I'll admit that when I heard the news I was, let's say, skeptical. But it turns out Good Times really is a very good album. It opens with Micky Dolenz, finally starting to get credit for having a really good voice that hasn't lost very much at all since the "hey-hey" days, duetting with of all people the late Harry Nilsson--and a young Nilsson, to boot. The album's title song is taken from a demo tape Nilsson (who wrote for the band when it was a TV phenomenon) made but that was never recorded by the Monkees. Here Dolenz, who was a close friend of Nilsson, gets to play with his pal one last time and it's a great deal of fun.
Besides Nilsson, songs are written by Carole King and Gerry Goffin, Neil Diamond, Rivers Cuomo of Weezer, and band members Peter Tork, Michael Nesmith and Dolenz, among others.
Much of the album hits the same emotional points as a vintage Monkees album but the production by Adam Schlesinger of Fountains of Wayne (with whom I played softball when I was in my twenties and he was maybe 12) is impeccable and not at all dated. Yes, the 13 tracks are probably two too many but the whole album comes in at less than 40 minutes and is garnering respect from those who would have dismissed the band in its heyday. (And yes, Nesmith took part and has a couple of lead vocals. The late Davy Jones does get a vocal on Love to Love taken from old tapes, and it's nice to hear him one last time.)

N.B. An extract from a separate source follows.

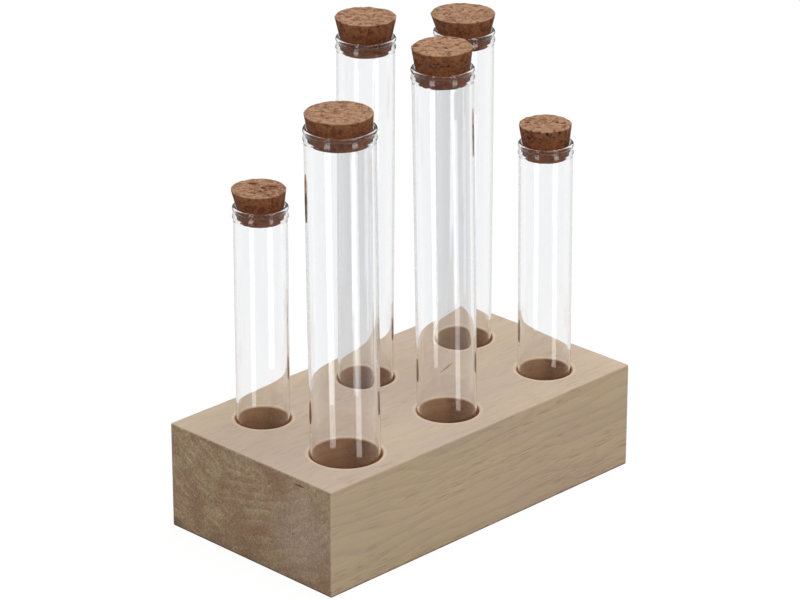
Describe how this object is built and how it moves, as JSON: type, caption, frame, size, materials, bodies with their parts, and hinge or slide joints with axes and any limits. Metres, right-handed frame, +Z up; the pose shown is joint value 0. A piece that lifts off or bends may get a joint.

After a break of a mere five years, Paul Simon is back with Stranger to Stranger, which has been getting massive critical acclaim and incorporates exotic instruments and sounds that seem to have inspired the brilliant songwriter and performer. The problem is, listening to the album is too much like work. It was probably a lot more fun to record it than to hear it.
It's not that Simon doesn't have good ideas--he always has good ideas--but the melodies are more like a grumpy man mumbling than a great artist spreading his wings. Simon has clearly decided that there's no reason to appeal to a listening audience anymore (in other words, no hooks), meaning he can make music just for himself. That's fine. An artist should be free to express himself as he sees fit. And a few of the tracks (like the single Wristband) are interesting to hear. But overall, I've only gotten all the way through it twice and I had to force myself to pay attention. It might be great, for all I know, but it hasn't stuck with me at all, and I am a long-time Paul Simon fan. He is one of the few artists (I can think of only the one) to whom I have written a fan letter. This one just didn't grab me.
On the other hand, as virtually everyone on the planet now knows, the original cast recording of the resplendent Hamilton will get into your head and never leave. That's fine, because you won't want to banish it ever.
You'll recall--if you're a regular reader and given to such things--that my family and I saw the musical a couple of weeks ago after a seemingly endless wait having bought tickets before last Thanksgiving. As a last birthday surprise for my wife--the occasion for which said tickets were purchased--the recording was waiting in the glove compartment of her car when we were driving home from the performance. It went into the CD player then and I don't think has been out since.
It's one thing to hear a middle-aged Jewish woman quoting rap lyrics around the house or having a 27-year-old explain the Presidential election of 1800 to you a few times (or more). It's another to get repeated listenings to a work this diverse (ethnically and stylistically) and truly appreciate the scope and the ambition of the whole score. It's a marvel to hear and better than that, it's so entertaining that the music, which ranges from hip hop to speed rap to pop to Broadway to girl groups and back again, will occupy your mind.
I managed to steal the CD from my wife's car and make a condensed copy for my car. It hasn't been out of the player for a couple of weeks. It probably won't leave for some time.
Not brand new, but anything by Circe Link and Christian Nesmith (see Michael Nesmith, above, and note that he is frequently referred to here as "Papa Nez") is worth hearing. Take a listen. Smart lyrics, genius arrangements and some of the friendliest music you'll ever hear. Their latest is a collection of covers called Side Dishes which is fascinating but the original albums are the real treats. Either way, what's not to like?